## DATA BLOCK

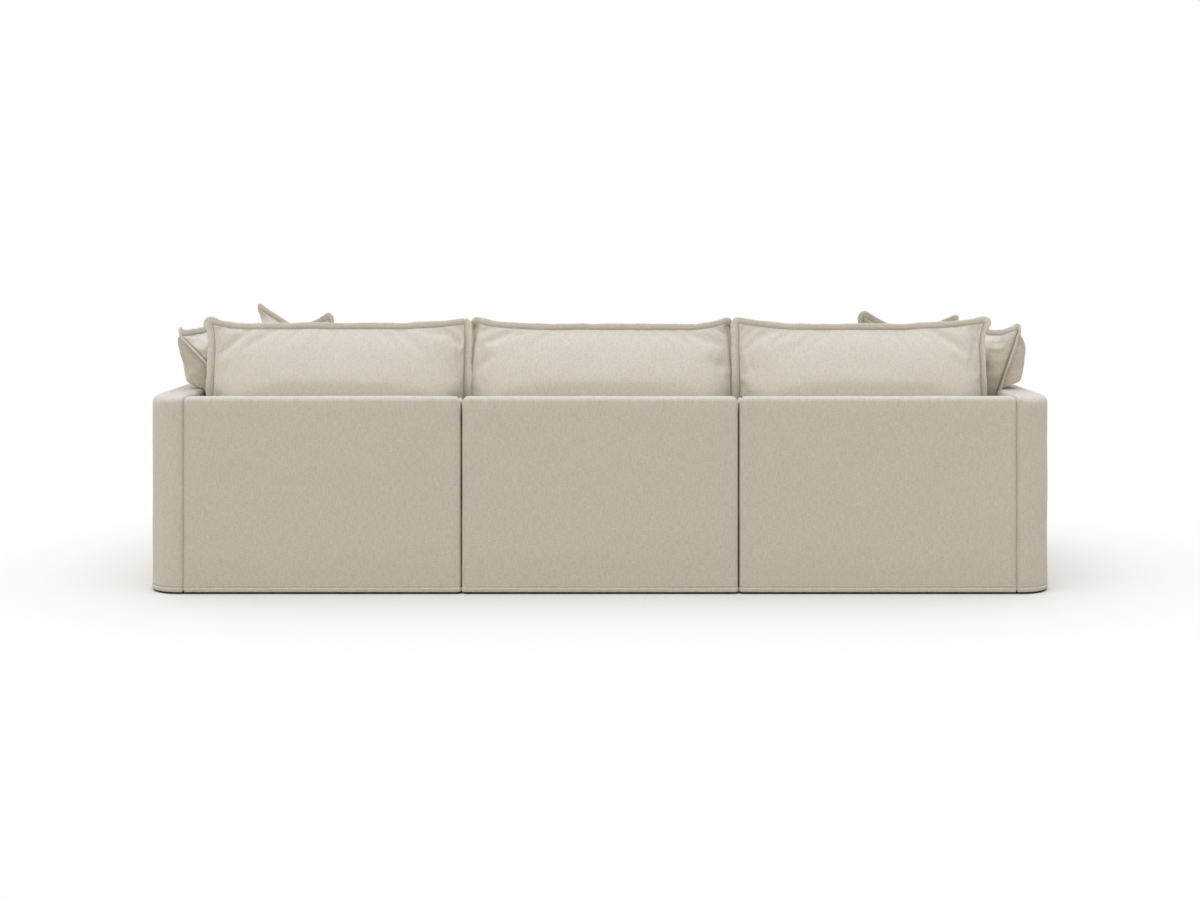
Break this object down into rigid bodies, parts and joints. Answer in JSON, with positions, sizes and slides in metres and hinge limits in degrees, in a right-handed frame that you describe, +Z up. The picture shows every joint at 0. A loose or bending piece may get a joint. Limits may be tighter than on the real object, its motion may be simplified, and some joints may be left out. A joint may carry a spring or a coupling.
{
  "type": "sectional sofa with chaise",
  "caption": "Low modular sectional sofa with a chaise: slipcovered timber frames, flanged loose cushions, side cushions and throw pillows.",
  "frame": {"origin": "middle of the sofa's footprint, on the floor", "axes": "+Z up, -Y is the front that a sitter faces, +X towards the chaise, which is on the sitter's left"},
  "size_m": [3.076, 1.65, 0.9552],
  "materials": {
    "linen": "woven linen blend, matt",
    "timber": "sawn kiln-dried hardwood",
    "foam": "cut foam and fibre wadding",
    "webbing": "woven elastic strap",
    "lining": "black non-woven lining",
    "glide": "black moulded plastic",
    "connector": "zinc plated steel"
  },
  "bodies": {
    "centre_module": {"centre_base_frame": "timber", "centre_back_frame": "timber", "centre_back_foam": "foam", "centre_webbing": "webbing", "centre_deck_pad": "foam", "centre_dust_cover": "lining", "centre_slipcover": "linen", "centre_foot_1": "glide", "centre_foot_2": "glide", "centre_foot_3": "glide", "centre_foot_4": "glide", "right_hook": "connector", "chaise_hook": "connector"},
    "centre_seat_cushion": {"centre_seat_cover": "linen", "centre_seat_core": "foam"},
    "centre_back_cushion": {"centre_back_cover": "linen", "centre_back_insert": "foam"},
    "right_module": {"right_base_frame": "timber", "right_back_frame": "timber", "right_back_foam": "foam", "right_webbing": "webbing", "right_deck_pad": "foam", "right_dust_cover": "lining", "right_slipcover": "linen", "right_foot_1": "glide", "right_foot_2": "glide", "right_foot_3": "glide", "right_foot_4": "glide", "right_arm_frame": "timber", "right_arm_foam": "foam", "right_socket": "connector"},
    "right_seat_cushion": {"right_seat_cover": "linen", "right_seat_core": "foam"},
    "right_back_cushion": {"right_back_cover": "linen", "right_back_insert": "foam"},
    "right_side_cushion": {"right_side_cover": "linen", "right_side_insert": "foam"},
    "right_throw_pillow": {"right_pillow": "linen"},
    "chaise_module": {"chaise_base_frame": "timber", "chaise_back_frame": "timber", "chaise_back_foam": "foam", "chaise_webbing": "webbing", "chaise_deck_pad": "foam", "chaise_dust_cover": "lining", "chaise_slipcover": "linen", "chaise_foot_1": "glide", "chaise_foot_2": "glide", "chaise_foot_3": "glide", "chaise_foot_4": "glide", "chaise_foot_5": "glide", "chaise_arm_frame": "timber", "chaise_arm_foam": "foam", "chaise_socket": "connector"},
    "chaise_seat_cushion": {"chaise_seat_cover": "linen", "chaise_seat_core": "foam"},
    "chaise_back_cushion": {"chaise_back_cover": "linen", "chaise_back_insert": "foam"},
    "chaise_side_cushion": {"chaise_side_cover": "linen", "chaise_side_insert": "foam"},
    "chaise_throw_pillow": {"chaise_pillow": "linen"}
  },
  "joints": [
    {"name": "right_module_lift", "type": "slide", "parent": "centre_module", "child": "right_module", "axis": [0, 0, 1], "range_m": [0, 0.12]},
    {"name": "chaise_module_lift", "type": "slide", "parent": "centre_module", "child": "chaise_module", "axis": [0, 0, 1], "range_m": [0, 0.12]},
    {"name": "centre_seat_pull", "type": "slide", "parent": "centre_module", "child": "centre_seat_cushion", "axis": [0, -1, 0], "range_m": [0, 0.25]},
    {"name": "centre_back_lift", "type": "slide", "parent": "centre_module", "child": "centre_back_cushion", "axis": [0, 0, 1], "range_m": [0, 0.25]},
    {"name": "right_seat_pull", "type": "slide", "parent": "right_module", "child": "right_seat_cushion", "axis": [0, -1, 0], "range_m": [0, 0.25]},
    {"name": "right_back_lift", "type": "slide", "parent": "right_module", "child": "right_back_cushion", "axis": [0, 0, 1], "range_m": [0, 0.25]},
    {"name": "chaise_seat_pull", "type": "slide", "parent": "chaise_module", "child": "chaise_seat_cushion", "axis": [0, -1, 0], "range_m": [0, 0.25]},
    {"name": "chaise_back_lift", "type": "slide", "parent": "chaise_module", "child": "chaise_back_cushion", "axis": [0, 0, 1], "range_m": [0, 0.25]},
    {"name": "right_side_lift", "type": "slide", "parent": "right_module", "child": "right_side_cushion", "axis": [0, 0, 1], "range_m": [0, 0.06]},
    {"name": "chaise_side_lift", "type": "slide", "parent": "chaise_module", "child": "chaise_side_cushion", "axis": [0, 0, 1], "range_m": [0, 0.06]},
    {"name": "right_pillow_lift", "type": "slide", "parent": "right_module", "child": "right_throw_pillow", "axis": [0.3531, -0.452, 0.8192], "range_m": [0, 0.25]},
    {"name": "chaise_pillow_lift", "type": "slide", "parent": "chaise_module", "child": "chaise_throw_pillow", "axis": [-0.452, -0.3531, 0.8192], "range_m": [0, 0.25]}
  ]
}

## WHAT IS ASKED
Reproduce the material in full, with no word added or dropped.

## OUTPUT BELOW
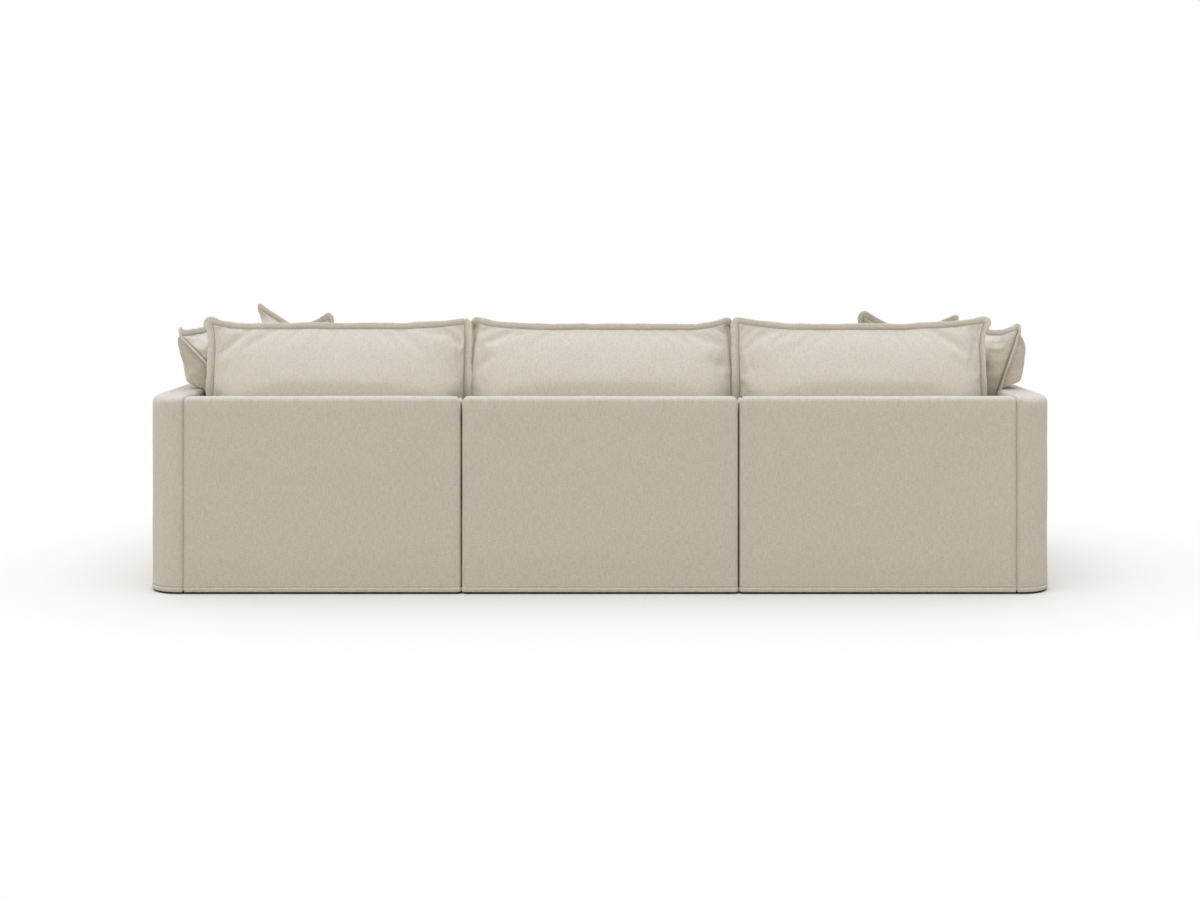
Break this object down into rigid bodies, parts and joints. Answer in JSON, with positions, sizes and slides in metres and hinge limits in degrees, in a right-handed frame that you describe, +Z up. The picture shows every joint at 0. A loose or bending piece may get a joint. Limits may be tighter than on the real object, its motion may be simplified, and some joints may be left out. A joint may carry a spring or a coupling.
{
  "type": "sectional sofa with chaise",
  "caption": "Low modular sectional sofa with a chaise: slipcovered timber frames, flanged loose cushions, side cushions and throw pillows.",
  "frame": {"origin": "middle of the sofa's footprint, on the floor", "axes": "+Z up, -Y is the front that a sitter faces, +X towards the chaise, which is on the sitter's left"},
  "size_m": [3.076, 1.65, 0.9552],
  "materials": {
    "linen": "woven linen blend, matt",
    "timber": "sawn kiln-dried hardwood",
    "foam": "cut foam and fibre wadding",
    "webbing": "woven elastic strap",
    "lining": "black non-woven lining",
    "glide": "black moulded plastic",
    "connector": "zinc plated steel"
  },
  "bodies": {
    "centre_module": {"centre_base_frame": "timber", "centre_back_frame": "timber", "centre_back_foam": "foam", "centre_webbing": "webbing", "centre_deck_pad": "foam", "centre_dust_cover": "lining", "centre_slipcover": "linen", "centre_foot_1": "glide", "centre_foot_2": "glide", "centre_foot_3": "glide", "centre_foot_4": "glide", "right_hook": "connector", "chaise_hook": "connector"},
    "centre_seat_cushion": {"centre_seat_cover": "linen", "centre_seat_core": "foam"},
    "centre_back_cushion": {"centre_back_cover": "linen", "centre_back_insert": "foam"},
    "right_module": {"right_base_frame": "timber", "right_back_frame": "timber", "right_back_foam": "foam", "right_webbing": "webbing", "right_deck_pad": "foam", "right_dust_cover": "lining", "right_slipcover": "linen", "right_foot_1": "glide", "right_foot_2": "glide", "right_foot_3": "glide", "right_foot_4": "glide", "right_arm_frame": "timber", "right_arm_foam": "foam", "right_socket": "connector"},
    "right_seat_cushion": {"right_seat_cover": "linen", "right_seat_core": "foam"},
    "right_back_cushion": {"right_back_cover": "linen", "right_back_insert": "foam"},
    "right_side_cushion": {"right_side_cover": "linen", "right_side_insert": "foam"},
    "right_throw_pillow": {"right_pillow": "linen"},
    "chaise_module": {"chaise_base_frame": "timber", "chaise_back_frame": "timber", "chaise_back_foam": "foam", "chaise_webbing": "webbing", "chaise_deck_pad": "foam", "chaise_dust_cover": "lining", "chaise_slipcover": "linen", "chaise_foot_1": "glide", "chaise_foot_2": "glide", "chaise_foot_3": "glide", "chaise_foot_4": "glide", "chaise_foot_5": "glide", "chaise_arm_frame": "timber", "chaise_arm_foam": "foam", "chaise_socket": "connector"},
    "chaise_seat_cushion": {"chaise_seat_cover": "linen", "chaise_seat_core": "foam"},
    "chaise_back_cushion": {"chaise_back_cover": "linen", "chaise_back_insert": "foam"},
    "chaise_side_cushion": {"chaise_side_cover": "linen", "chaise_side_insert": "foam"},
    "chaise_throw_pillow": {"chaise_pillow": "linen"}
  },
  "joints": [
    {"name": "right_module_lift", "type": "slide", "parent": "centre_module", "child": "right_module", "axis": [0, 0, 1], "range_m": [0, 0.12]},
    {"name": "chaise_module_lift", "type": "slide", "parent": "centre_module", "child": "chaise_module", "axis": [0, 0, 1], "range_m": [0, 0.12]},
    {"name": "centre_seat_pull", "type": "slide", "parent": "centre_module", "child": "centre_seat_cushion", "axis": [0, -1, 0], "range_m": [0, 0.25]},
    {"name": "centre_back_lift", "type": "slide", "parent": "centre_module", "child": "centre_back_cushion", "axis": [0, 0, 1], "range_m": [0, 0.25]},
    {"name": "right_seat_pull", "type": "slide", "parent": "right_module", "child": "right_seat_cushion", "axis": [0, -1, 0], "range_m": [0, 0.25]},
    {"name": "right_back_lift", "type": "slide", "parent": "right_module", "child": "right_back_cushion", "axis": [0, 0, 1], "range_m": [0, 0.25]},
    {"name": "chaise_seat_pull", "type": "slide", "parent": "chaise_module", "child": "chaise_seat_cushion", "axis": [0, -1, 0], "range_m": [0, 0.25]},
    {"name": "chaise_back_lift", "type": "slide", "parent": "chaise_module", "child": "chaise_back_cushion", "axis": [0, 0, 1], "range_m": [0, 0.25]},
    {"name": "right_side_lift", "type": "slide", "parent": "right_module", "child": "right_side_cushion", "axis": [0, 0, 1], "range_m": [0, 0.06]},
    {"name": "chaise_side_lift", "type": "slide", "parent": "chaise_module", "child": "chaise_side_cushion", "axis": [0, 0, 1], "range_m": [0, 0.06]},
    {"name": "right_pillow_lift", "type": "slide", "parent": "right_module", "child": "right_throw_pillow", "axis": [0.3531, -0.452, 0.8192], "range_m": [0, 0.25]},
    {"name": "chaise_pillow_lift", "type": "slide", "parent": "chaise_module", "child": "chaise_throw_pillow", "axis": [-0.452, -0.3531, 0.8192], "range_m": [0, 0.25]}
  ]
}